Cloud Academy offers a DP-100 exam prep learning path that worked well and featured interactive lab environments, giving it a very hands-on approach. While these labs had issues in Fall of 2020 and both Cloud Academy and Azure support were not exceptionally helpful in getting the issues resolved, they were resolved and working when I looked into them in the spring of 2022.
I took the Machine Learning Engineer on Microsoft Azure Nanodegree from Udacity and completed it in about 10 days.
This was a very good course, though the content is somewhat out of date in places.
The place where this Nanodegree shined, however, was the major projects they had you build. This exercise forced me to write code in the Python SDK to conduct Auto ML experiments, do hyperparameter tuning, get, evaluate, and deploy models, and more. This essentially was the missing piece for me technically and complimented my Azure Machine Learning Studio portal experience quite well.
The final project of this course was to run a machine learning project of your own choosing and this added freedom and flexibility was wonderful to have. I wound up building a regression model to predict the total number of penalty minutes that would be assessed in a given hockey game matchup. It wasn’t a perfect experiment, but it gave me comfort and experience using the SDK in a guided environment.
Unfortunately, I do find some of Udacity’s policies on cancellation to be somewhat predatory in nature against newer learners and have attempted to get connected with a community manager regarding my concerns, but Udacity was unwilling discuss it beyond the support triage level at the time of this writing, so I do caution you should you wish to investigate Udacity further, particularly if you are a newer learner or have very limited finances.
In the week of the exam, I scanned the various sources of content I used while learning and created a number of flash cards for each topic. For things that I had no exposure to or seemed shaky on, I created even more flash cards. I then reviewed the book and MS Learn materials and jotted down notes on these cards.
The day of the exam I looked over the knowledge check quizzes in MS Learn and reviewed my notecards until I was ready to go.
The Exam Experience
I took the exam online from my guest bedroom. I needed to present my driver’s license (or some other valid legal photo ID) and photograph the room, but didn’t wind up interacting with the test proctor at all, which helped make me comfortable.
My exam wound up being less than 50 questions with some multiple choice options, some “hot area” select an option choices, and some drag and drop tasks to create a sequence of events.
The exam took me about 35 minutes total and was different than I expected. I anticipated deeper or more nuanced technical questions while the questions on my exam were higher-level typically and often dealt with strategic decision-making. I liked this approach since the technical details are things you’d easily search for in the real-world when stuck while the high-level approach is more important to internalize. However, this wasn’t the approach I prepared for!
I knew about 10 questions in that I was going to pass the exam unless my luck with questions changed. As soon as I finished the exam and evaluated the exam feedback section the system gave me my score and told me that I passed by a comfortable margin. Within a few hours I had a formal E-Mail to that nature and could claim my certification badge.
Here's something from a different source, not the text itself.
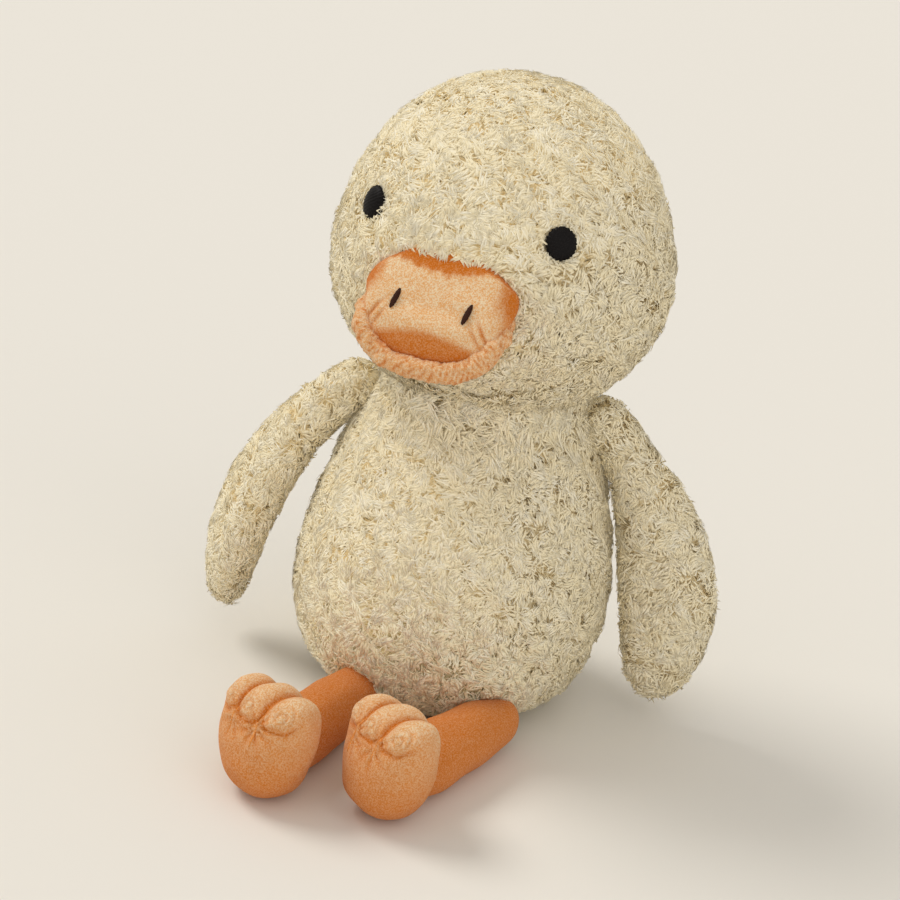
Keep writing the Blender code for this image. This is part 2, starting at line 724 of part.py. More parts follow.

What I should have done differently
If I had to study for the DP-100 exam again, I’d do a few things differently. Some of these may be things that I encountered on the exam while others might be things I felt that I could grow further in.
Security and Administration
I feel the majority of the things I missed or felt low confidence on were around permissions management and security. You may benefit from taking the SC-900 Azure Security and Identity Fundamentals certification before DP-100 and I am considering studying for SC-900 to address this weak area of mine.
I did most of my experimentation on a compute instance to try to save money. This wound up being fairly tedious and possibly hurt me overall because the compute instance had to be manually activated whereas a cluster could dynamically add nodes to meet demand. Additionally, using Databricks as an attached compute for practice would have been helpful.
See my article on compute management in Azure Machine Learning for additional details on compute instances vs compute clusters.
Azure Kubernetes Service
I never deployed anything to Azure Kubernetes Service (AKS) during my prep work. As a result I didn’t work through any sort of token-based authentication scenario or deal with dynamic scaling configuration. While my experiments didn’t need AKS, AKS is absolutely part of the exam and I should have played with it more - or at least looked over its configuration options!
See my article on compute management in Azure Machine Learning for additional details on Azure Container Instances vs Azure Kubernetes Service.
While I studied the syntax around MLFlow, I never played with it much. Additionally, my preparation for the exam didn’t involve any sort of deployment automation practice or trying to use App Insights to query for specific messages. Evaluating how git repositories and Azure Machine Learning Studio could work together is something I never even studied as well.
I’ve still not run many clustering experiments using Azure Machine Learning Studio or the Python SDK and clustering is a significant and distinct workload in machine learning.
I personally enjoyed the DP-100 exam. While there was a lot on the exam, it was a fun one to take. In fact, of the 4 certification exams I’ve taken through Microsoft, I’d put the DP-100 exam in second place for enjoyment purposes with the AI-900 Azure AI Fundamentals exam ahead of it.
I benefitted a lot from the DP-100 exam and now feel more comfortable using the phrase “Data Scientist” to describe myself. DP-100 gave me more breadth and depth and by studying at a deeper level than was on the exam, I’ve now learned a lot about the individual machine learning algorithms and this knowledge will help me in the future.
While I do not expect to take my Azure Data Scientist certification and get a new job with it or negotiate higher pay at my current job where I teach software engineering, I now feel more capable and competent in the things I’m doing with machine learning. That confidence will translate to better talks in my communities. Additionally, seeing “Microsoft Certified: Azure Data Scientist Associate” next to my name on a conference submission might give some of my topics more credibility and increase my odds of being accepted to speak.
Your journey is different than mine. If you’re just starting out and wondering what you can do with ML in Azure, check out the AI-900 exam. However, if you know you’re interested in Machine Learning on Azure and want to get deeper into it, check out the DP-100 exam and watch how much you’ll learn while studying.